I'm fine with either option. Maybe worth adding a code comment to explain the reasoning, one way or the other.

jamescrosswell commented 2 months ago

right, that's all I was trying to do was to get us back in sync with the correct state :)

Much appreciated and thanks for bearing with us... working out what we're supposed to do is often over 50% of the work!

ericsampson commented 2 months ago

So we're saying user's expectations, in this case, would be for Handled to default to true?

I think it's more about matching the Sentry intent than end-user expectations, to maintain consistency across the various SDKs.

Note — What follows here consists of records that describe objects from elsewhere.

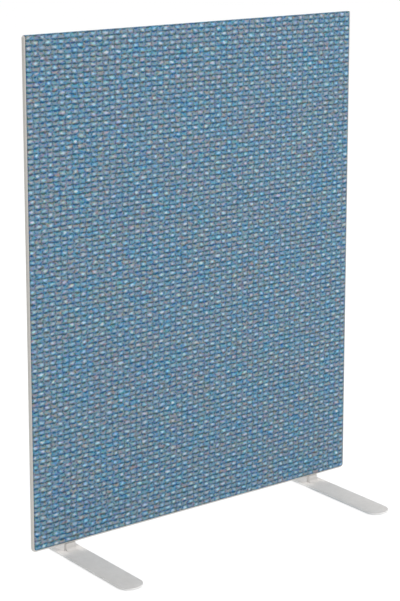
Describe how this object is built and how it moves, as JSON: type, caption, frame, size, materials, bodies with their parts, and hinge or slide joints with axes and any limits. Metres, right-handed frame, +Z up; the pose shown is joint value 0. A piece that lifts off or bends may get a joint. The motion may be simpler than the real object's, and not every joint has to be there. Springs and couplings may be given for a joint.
{
  "type": "acoustic divider screen",
  "caption": "Free-standing acoustic divider screen: a thin upright panel covered in woven blue fabric with silver grey edges, on flat steel feet that reach forward.",
  "frame": {"origin": "on the floor, at the middle of the footprint of both feet", "axes": "+Z up, +X along the panel's width, +Y to the back; the long ends of the feet point to -Y, the front"},
  "size_m": [1.2, 0.44, 1.5295],
  "materials": {
    "frame_wood": "planed softwood, unfinished",
    "dowel_wood": "fluted beech, unfinished",
    "core_board": "pressed polyester fibre board",
    "felt": "needled felt, matt",
    "cover_fabric": "woven, heathered blue, matt",
    "edge_strip": "extruded, silver grey, satin",
    "socket_steel": "zinc plated sheet",
    "screw_steel": "nickel plated",
    "washer_steel": "nickel plated",
    "foot_paint": "satin silver powder coat",
    "pad_rubber": "moulded, matt"
  },
  "bodies": {
    "root": {"left_stile": "frame_wood", "right_stile": "frame_wood", "top_rail": "frame_wood", "middle_rail": "frame_wood", "bottom_rail": "frame_wood", "frame_dowels": "dowel_wood", "upper_core": "core_board", "lower_core": "core_board", "front_felt": "felt", "rear_felt": "felt", "front_fabric": "cover_fabric", "rear_fabric": "cover_fabric", "left_edge_strip": "edge_strip", "right_edge_strip": "edge_strip", "bottom_edge_strip": "edge_strip", "left_socket": "socket_steel", "right_socket": "socket_steel", "socket_screws": "screw_steel", "left_foot": "foot_paint", "right_foot": "foot_paint", "foot_screws": "screw_steel", "cup_washers": "washer_steel", "foot_pads": "pad_rubber"}
  },
  "joints": []
}
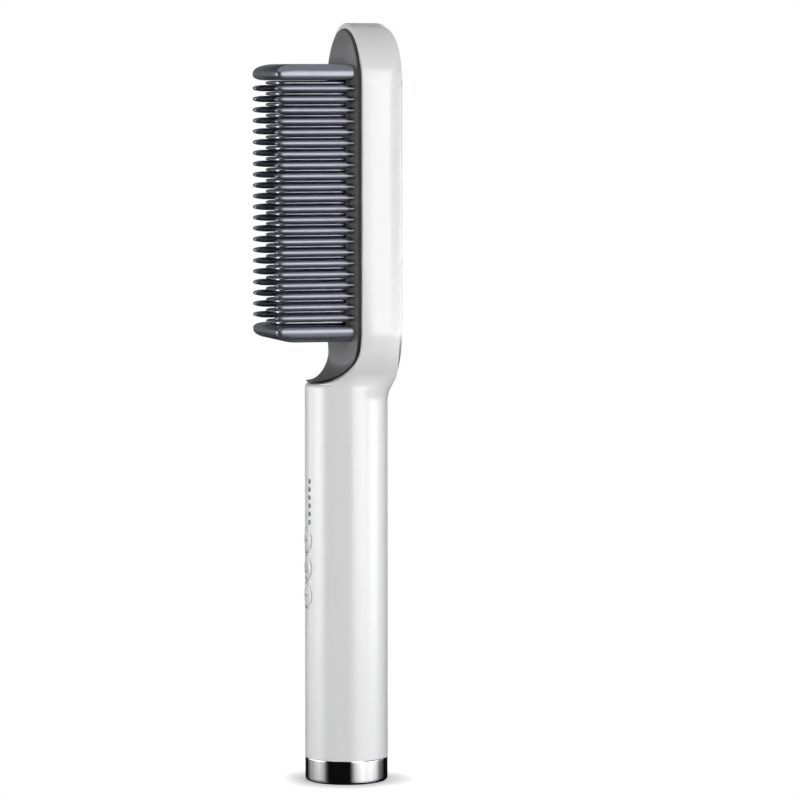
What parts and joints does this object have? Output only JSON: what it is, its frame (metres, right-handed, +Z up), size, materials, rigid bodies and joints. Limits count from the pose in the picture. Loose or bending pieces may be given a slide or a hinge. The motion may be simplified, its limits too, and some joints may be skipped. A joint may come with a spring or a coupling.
{
  "type": "heated straightening comb",
  "caption": "Handheld heated comb: round handle on a chrome base, long rounded head with heated fins between rows of guard teeth and a metal back panel.",
  "frame": {"origin": "centre of the base's resting face, on the handle's axis", "axes": "+Z up along the handle to the head, the teeth point to -Y, the back panel faces +Y"},
  "size_m": [0.046, 0.0456, 0.275],
  "materials": {
    "white_shell": "glossy white ABS",
    "frame_plastic": "matte dark grey heat-proof plastic",
    "tooth_plastic": "glossy charcoal heat-proof plastic",
    "fin_aluminium": "smooth coated aluminium",
    "plate_aluminium": "cast aluminium",
    "ceramic_strip": "polyimide film round a ceramic heater",
    "mica": "mica sheet",
    "spring_steel": "zinc plated steel",
    "thermistor_bead": "epoxy bead",
    "bezel_metal": "satin grey metallic",
    "panel_metal": "satin silver with a bright bevel",
    "board": "green fibreglass laminate",
    "black_plastic": "black engineering plastic",
    "button_white": "glossy white ABS",
    "plunger_orange": "moulded switch plunger",
    "clear_guide": "smoked acrylic",
    "led_chip": "light emitting diodes",
    "capacitor_film": "yellow box capacitor",
    "capacitor_can": "sleeved aluminium can",
    "fuse_glass": "glass tube",
    "lead_red": "silicone insulation",
    "lead_blue": "silicone insulation",
    "chrome_base": "dark bright chrome",
    "cap_plastic": "moulded grey plastic",
    "contact_brass": "brass"
  },
  "bodies": {
    "comb_body": {"housing": "white_shell", "comb_frame": "frame_plastic", "guard_teeth_right": "tooth_plastic", "guard_teeth_left": "tooth_plastic", "end_guard_top": "tooth_plastic", "end_guard_bottom": "tooth_plastic", "heat_plate": "plate_aluminium", "heating_fins": "fin_aluminium", "ptc_heater": "ceramic_strip", "mica_sheet": "mica", "heater_clamp": "spring_steel", "heater_screws": "spring_steel", "thermistor": "thermistor_bead", "thermal_fuse": "spring_steel", "heat_shield": "mica", "shield_screws": "spring_steel", "back_bezel": "bezel_metal", "back_panel": "panel_metal", "control_board": "board", "tact_switches": "black_plastic", "light_guide": "clear_guide", "led_array": "led_chip", "microcontroller": "black_plastic", "triac": "black_plastic", "film_capacitor": "capacitor_film", "electrolytic_capacitor": "capacitor_can", "board_fuse": "fuse_glass", "heater_leads": "lead_red", "power_leads": "lead_blue", "base_ring": "chrome_base", "base_cap": "cap_plastic", "contact_brushes": "contact_brass"},
    "plus": {"plus_button": "button_white", "plus_plunger": "plunger_orange"},
    "power": {"power_button": "button_white", "power_plunger": "plunger_orange"},
    "minus": {"minus_button": "button_white", "minus_plunger": "plunger_orange"},
    "swivel": {"cord_swivel": "black_plastic", "contact_rings": "contact_brass"}
  },
  "joints": [
    {"name": "plus_press", "type": "slide", "parent": "comb_body", "child": "plus", "axis": [0, 1, 0], "range_m": [0, 0.0006], "stiffness_N_per_m": 1500, "springref_m": -0.0005},
    {"name": "power_press", "type": "slide", "parent": "comb_body", "child": "power", "axis": [0, 1, 0], "range_m": [0, 0.0006], "stiffness_N_per_m": 1500, "springref_m": -0.0005},
    {"name": "minus_press", "type": "slide", "parent": "comb_body", "child": "minus", "axis": [0, 1, 0], "range_m": [0, 0.0006], "stiffness_N_per_m": 1500, "springref_m": -0.0005},
    {"name": "swivel_turn", "type": "hinge", "parent": "comb_body", "child": "swivel", "pos_m": [0, 0, 0.003], "axis": [0, 0, 1], "continuous": true}
  ]
}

https://develop.sentry.dev/sdk/event-payloads/exception/#exception-mechanism

handled: Optional flag indicating whether the user has handled the exception (for example, via try ... catch).

This is probably the best source of documentation about the intent that I can find, which seems to support setting it to true in the else: https://getsentry.github.io/relay/relay_event_schema/protocol/struct.Mechanism.html#structfield.handled

handled: Annotated<bool> Flag indicating whether this exception was handled.

This is a best-effort guess at whether the exception was handled by user code or not. For example:

Exceptions leading to a 500 Internal Server Error or to a hard process crash are handled=false, as the SDK typically has an integration that automatically captures the error. Exceptions captured using capture_exception (called from user code) are handled=true as the user explicitly captured the exception (and therefore kind of handled it)

bitsandfoxes commented 2 months ago

This sounds right to me. Thanks a lot for sifting through our docs! I think, unless explicitly captured, exceptions should be marked as unhandled.